3.1.2. Op 4 augustus 2003 heeft belanghebbende het Hof meegedeeld dat bij de eerstvermelde betaling per abuis niet het juiste notanummer was vermeld en dat het ingevolge de nota met nummer 001 verschuldigde recht (opnieuw) zou worden overgemaakt op de rekening van het Hof. Het bedrag van € 232 is op 6 augustus 2003 van de rekening van gemachtigde afgeschreven.

3.2. Het Hof heeft - voor zover in cassatie van belang - geoordeeld dat het bepaalde in artikel 43, lid 1, van Boek 6 van het Burgerlijk Wetboek meebrengt dat, nu belanghebbende bij de eerstvermelde betaling uitdrukkelijk een nummer van een andere nota heeft aangewezen, de betaling aan deze nota moet worden toegerekend.
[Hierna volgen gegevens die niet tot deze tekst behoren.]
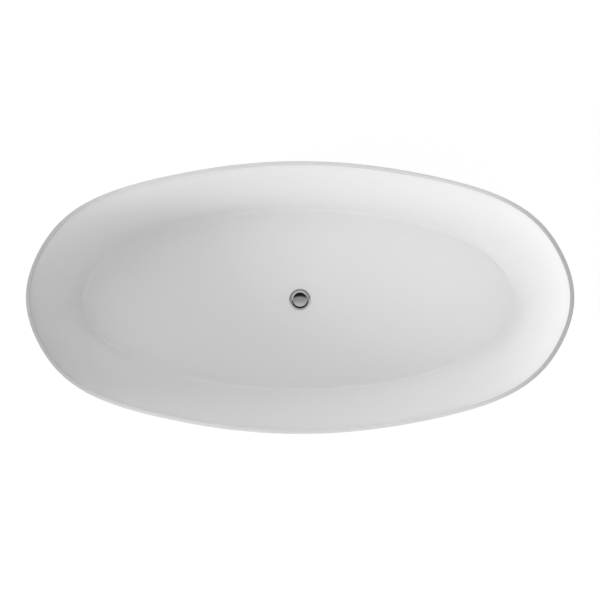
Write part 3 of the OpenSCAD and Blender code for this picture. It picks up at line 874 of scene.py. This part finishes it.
class TUB_OT_skirt(bpy.types.Operator):
    """Builds the outer skirt and finishes the glue line under the rim"""

    bl_idname = "tub.skirt"
    bl_label = "Skirt"

    def execute(self, context):
        sizes, colours = context.scene.tub_shell, context.scene.tub_finish
        face, back = skirt_rings(sizes)
        mesh = loft("skirt_shell", face + back)
        turn_back(mesh, len(face), len(face) + len(back) - 1)
        piece("skirt_shell", mesh, "tub", ["outer_skirt"],
              [skirt_acrylic(colours, sizes), glass_fibre(colours)])
        coat(glue_line(colours), "rim_bond")
        return {"FINISHED"}


class TUB_OT_waste(bpy.types.Operator):
    """Builds the chrome waste with its ring, threaded tail and cross web"""

    bl_idname = "tub.waste"
    bl_label = "Waste"

    def execute(self, context):
        sizes, colours = context.scene.tub_waste, context.scene.tub_finish
        seat = context.scene.tub_shell.seat_height
        web = seat + sizes.dish_rise - sizes.web_drop
        foot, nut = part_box("waste_flange")[0].z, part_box("waste_nut")[0].z - 0.2 * MM
        parts = [loft("tail", waste_rings(seat, sizes, nut, foot)),
                 loft("boss", boss_rings(sizes, web))]
        for k in range(4):
            parts.append(loft("spoke", spoke_rings(sizes, web, k * math.pi / 2), looped=False))
        piece("waste_body", joined("waste_body", parts), "tub", ["waste_flange"],
              [chrome_plate(colours)], crease=35)
        coat(black_rubber(colours), "waste_top_seal", "waste_low_seal")
        coat(white_poly(colours), "waste_slip_washer", "waste_nut")
        return {"FINISHED"}


class TUB_OT_plug(bpy.types.Operator):
    """Builds the domed cap of the click plug and finishes what lies under it"""

    bl_idname = "tub.plug"
    bl_label = "Click plug"

    def execute(self, context):
        sizes, colours = context.scene.tub_waste, context.scene.tub_finish
        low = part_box("plug_cap")[0].z
        mesh = loft("plug_dome", cap_rings(sizes, low), looped=False)
        piece("plug_dome", mesh, "plug", ["plug_cap"], [chrome_plate(colours)],
              crease=50)
        coat(drawn_steel(colours), "plug_plunger", "plug_spring")
        coat(turned_brass(colours), "plug_cartridge")
        coat(black_rubber(colours), "plug_seal")
        return {"FINISHED"}


class TUB_OT_frame(bpy.types.Operator):
    """Finishes the base board, the steel frame and its fasteners"""

    bl_idname = "tub.frame"
    bl_label = "Board and frame"

    def execute(self, context):
        colours = context.scene.tub_finish
        coat(particle_board(colours), "base_board")
        coat(powder_coat(colours), *nodes_with("frame_rail"), *nodes_with("cross_bar"))
        coat(zinc_plate(colours), "frame_bolts", "frame_nuts", "board_screws",
             "bracket_screws", *nodes_with("skirt_bracket"))
        return {"FINISHED"}


class TUB_OT_feet(bpy.types.Operator):
    """Builds the threaded studs and finishes the nuts, pads and soles of the feet"""

    bl_idname = "tub.feet"
    bl_label = "Screw feet"

    def execute(self, context):
        sizes, colours = context.scene.tub_feet, context.scene.tub_finish
        zinc = zinc_plate(colours)
        for name in nodes_with("foot_stud"):
            low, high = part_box(name)
            centre = ((low.x + high.x) / 2, (low.y + high.y) / 2)
            mesh = loft("stud", stud_rings(sizes, low.z, high.z, centre), looped=False)
            number = name.rsplit("_", 1)[1]
            piece(f"threaded_stud_{number}", mesh, f"stud_{number}", [name],
                  [zinc], crease=40)
        coat(zinc, "foot_carrier_nuts", "foot_lock_nuts")
        coat(black_nylon(colours), *nodes_with("foot_pad"))
        coat(black_rubber(colours), *nodes_with("foot_sole"))
        return {"FINISHED"}


# ---------------------------------------------------------------- studio

def white_floor(scene, studio):
    """A floor that keeps the tub's shadow and looks white to camera, gloss and glass."""
    form = bmesh.new()
    bmesh.ops.create_grid(form, x_segments=2, y_segments=2, size=studio.floor_size / 2)
    mesh = bpy.data.meshes.new("studio_floor")
    form.to_mesh(mesh)
    form.free()
    ground = bpy.data.objects.new("studio_floor", mesh)
    scene.collection.objects.link(ground)
    ground.location.z = -0.5 * MM
    made = Finish("floor_white", {"Base Color": tuple(studio.floor), "Roughness": 0.9})
    glow = made.node("ShaderNodeEmission", {}, {"Color": (1.0, 1.0, 1.0),
                                                "Strength": studio.floor_glow})
    surface = Wire(made, made.shader.outputs[0])
    seen = made.rays("Camera", "Glossy", "Transmission")
    both = made.node("ShaderNodeMixShader", {}, {0: studio.glow_share * seen,
                                                 1: surface, 2: glow})
    made.feed(made.tree.nodes["Material Output"].inputs["Surface"], both)
    mesh.materials.append(made.material)


def surround(scene, studio):
    """White where it is seen, an even light, and pale and dark walls in the gloss."""
    world = bpy.data.worlds.new("studio_surround")
    scene.world = world
    world.use_nodes = True
    made = Nodes(world.node_tree)
    way = made.node("ShaderNodeTexCoord", output="Generated")
    along, across, up = (made.part(way, axis) for axis in "XYZ")
    # The walls are pale, palest on the near side. A dark one stands on the far side and
    # reaches round both ends. A bright screen stands at the right, on the near half.
    near = 1 - across.ramp(-0.55, 0.05)
    dark = (across + 0.6 * along * along).ramp(0.12, 0.28) * up.ramp(0.25, 0.45)
    screen = (along.ramp(0.3, 0.5) * (1 - across.ramp(0.0, 0.15))
              * up.ramp(0.3, 0.45) * (1 - up.ramp(0.8, 0.92)))
    pale, lift, depth, bright = 0.47, 0.5, 0.97, 0.9
    walls = (pale + lift * near) * (1 - depth * dark * (1 - screen)) + bright * screen
    seen, mirrored = made.rays("Camera"), made.rays("Glossy", "Transmission")
    strength = mirrored * (walls * studio.gloss_walls) + (1 - mirrored) * studio.ambient
    background = made.tree.nodes["Background"]
    made.feed(background.inputs["Color"], (1.0, 1.0, 1.0))
    made.feed(background.inputs["Strength"], seen + (1 - seen) * strength)


class Lamp(NamedTuple):
    """A soft light from far away; its turn, rise and spread are in degrees."""

    name: str
    turn: float
    rise: float
    strength: float
    spread: float = 50
    mirrored: bool = False

    def hang(self, scene):
        """Adds the lamp; only a mirrored one shows in gloss."""
        data = bpy.data.lights.new(self.name, "SUN")
        data.energy, data.angle = self.strength, math.radians(self.spread)
        lamp = bpy.data.objects.new(self.name, data)
        scene.collection.objects.link(lamp)
        turn, rise = math.radians(self.turn), math.radians(self.rise)
        out = Vector((math.cos(turn) * math.cos(rise), math.sin(turn) * math.cos(rise),
                      math.sin(rise)))
        lamp.location = LAMP_DISTANCE * out
        lamp.rotation_euler = (-out).to_track_quat("-Z", "Y").to_euler()
        lamp.visible_camera = False
        lamp.visible_glossy = self.mirrored


LAMPS = (Lamp("key", turn=225, rise=25, strength=0.83, mirrored=True),
         Lamp("left", turn=202, rise=28, strength=0.90, spread=22),
         Lamp("far_left", turn=135, rise=10, strength=1.20, mirrored=True),
         Lamp("near_low", turn=270, rise=10, strength=0.68),
         Lamp("near_right", turn=315, rise=40, strength=0.64),
         Lamp("far_high", turn=90, rise=58, strength=0.73),
         Lamp("high_left", turn=180, rise=72, strength=0.30))


def overhead_camera(scene, studio, rim):
    """The camera over the tub, level with its length and aimed a little off its middle."""
    data = bpy.data.cameras.new("studio_camera")
    camera = bpy.data.objects.new("studio_camera", data)
    scene.collection.objects.link(camera)
    data.sensor_width = SENSOR_WIDTH
    data.lens = SENSOR_WIDTH * studio.camera_height / studio.view_width
    camera.location = (0.0, -studio.camera_back, rim + studio.camera_height)
    aim = Vector((0.0, studio.aim, rim)) - camera.location
    camera.rotation_euler = aim.to_track_quat("-Z", "Y").to_euler()
    scene.camera = camera


class TUB_OT_stage(bpy.types.Operator):
    """Sets up the floor, the studio light and the camera"""

    bl_idname = "tub.stage"
    bl_label = "Studio"

    def execute(self, context):
        scene, studio = context.scene, context.scene.tub_studio
        white_floor(scene, studio)
        surround(scene, studio)
        for lamp in LAMPS:
            lamp.hang(scene)
        overhead_camera(scene, studio, scene.tub_shell.tub_height)
        scene.view_settings.view_transform = "Standard"
        return {"FINISHED"}


class TUB_PT_sidebar(bpy.types.Panel):
    """Lists the sizes, the colours and the steps that build the bathtub"""

    bl_idname = "TUB_PT_sidebar"
    bl_label = "Bathtub"
    bl_space_type = "VIEW_3D"
    bl_region_type = "UI"
    bl_category = "Bathtub"

    def draw(self, context):
        layout = self.layout
        for step in STEPS:
            layout.operator(step.bl_idname)
        for name, title in (("tub_shell", "Shells"), ("tub_waste", "Waste"),
                            ("tub_feet", "Feet"), ("tub_finish", "Colours"),
                            ("tub_studio", "Studio")):
            box = layout.box()
            box.label(text=title)
            group = getattr(context.scene, name)
            for key in group.__annotations__:
                box.prop(group, key)


GROUPS = {"tub_shell": ShellSizes, "tub_waste": WasteSizes, "tub_feet": FootSizes,
          "tub_finish": FinishColours, "tub_studio": StudioSettings}
STEPS = (TUB_OT_basin, TUB_OT_skirt, TUB_OT_waste, TUB_OT_plug, TUB_OT_frame, TUB_OT_feet,
         TUB_OT_stage)


def register():
    """Registers the sizes, the steps and the panel."""
    for name, group in GROUPS.items():
        bpy.utils.register_class(group)
        setattr(bpy.types.Scene, name, PointerProperty(type=group))
    for cls in (*STEPS, TUB_PT_sidebar):
        bpy.utils.register_class(cls)


def unregister():
    """Takes back what register() did."""
    for cls in (TUB_PT_sidebar, *reversed(STEPS)):
        bpy.utils.unregister_class(cls)
    for name, group in reversed(GROUPS.items()):
        delattr(bpy.types.Scene, name)
        bpy.utils.unregister_class(group)


def main():
    """Builds the bathtub and the studio."""
    register()
    for step in STEPS:
        group, name = step.bl_idname.split(".")
        getattr(getattr(bpy.ops, group), name)()


if __name__ == "__main__":
    main()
3.3. Het middel, dat zich tegen dit oordeel keert, slaagt. Door de eerdere betaling van de nota met nummer 003 bestond te dier zake geen verbintenis meer. In cassatie kan ervan worden uitgegaan dat ten tijde van de tweede betaling slechts als schuld openstond het griffierecht ter zake van het onderhavige beroep. Derhalve kon artikel 6:43, lid 1, BW geen (overeenkomstige) toepassing vinden. Voorts lag het onder deze omstandigheden zozeer voor de hand dat het door belanghebbende bij haar betaling vermelde notanummer op een vergissing berustte, dat de griffier die betaling redelijkerwijs niet zonder navraag bij belanghebbende te doen als een onverschuldigde betaling had mogen aanmerken, maar deze had moeten aanmerken als bestemd ter delging van de griffierechtschuld in verband met het onderhavige beroep. De betaling moet derhalve worden toegerekend aan de onderhavige griffierechtschuld. Het middel is in zoverre gegrond. 's Hofs uitspraak kan niet in stand blijven. De Hoge Raad kan het verzet afdoen. Het verzet dient gegrond te worden verklaard.

4. Proceskosten

Nu de Inspecteur de onjuist bevonden beslissing van het Hof niet heeft uitgelokt of verdedigd en de Staatssecretaris van Financiën zich in cassatie heeft gerefereerd aan het oordeel van de Hoge Raad, stelt de Hoge Raad een eventuele veroordeling van de Staatssecretaris in de kosten van het geding in cassatie afhankelijk van de beslissing in de einduitspraak. Door het Hof zal worden beoordeeld of aan belanghebbende voor de kosten van de verzetprocedure een vergoeding dient te worden toegekend.

5. Beslissing

De Hoge Raad:

verklaart het beroep gegrond,

vernietigt de uitspraak van het Hof,

verklaart het verzet gegrond,

verstaat dat de uitspraak waartegen het verzet is gedaan, vervalt en dat het Hof het onderzoek voortzet in de stand waarin het zich bevond,

gelast dat de Staat aan belanghebbende vergoedt het door deze ter zake van de behandeling van het beroep in cassatie verschuldigd geworden griffierecht ten bedrage van € 409, en

reserveert de beslissing omtrent de kosten van het geding in cassatie tot de einduitspraak, en stelt deze kosten aan de zijde van belanghebbende vast op € 644 voor beroepsmatig verleende rechtsbijstand.

Dit arrest is gewezen door de raadsheer D.G. van Vliet als voorzitter, en de raadsheren P. Lourens en J.W. van den Berge, in tegenwoordigheid van de waarnemend griffier E. Cichowski, en in het openbaar uitgesproken op 21 oktober 2005.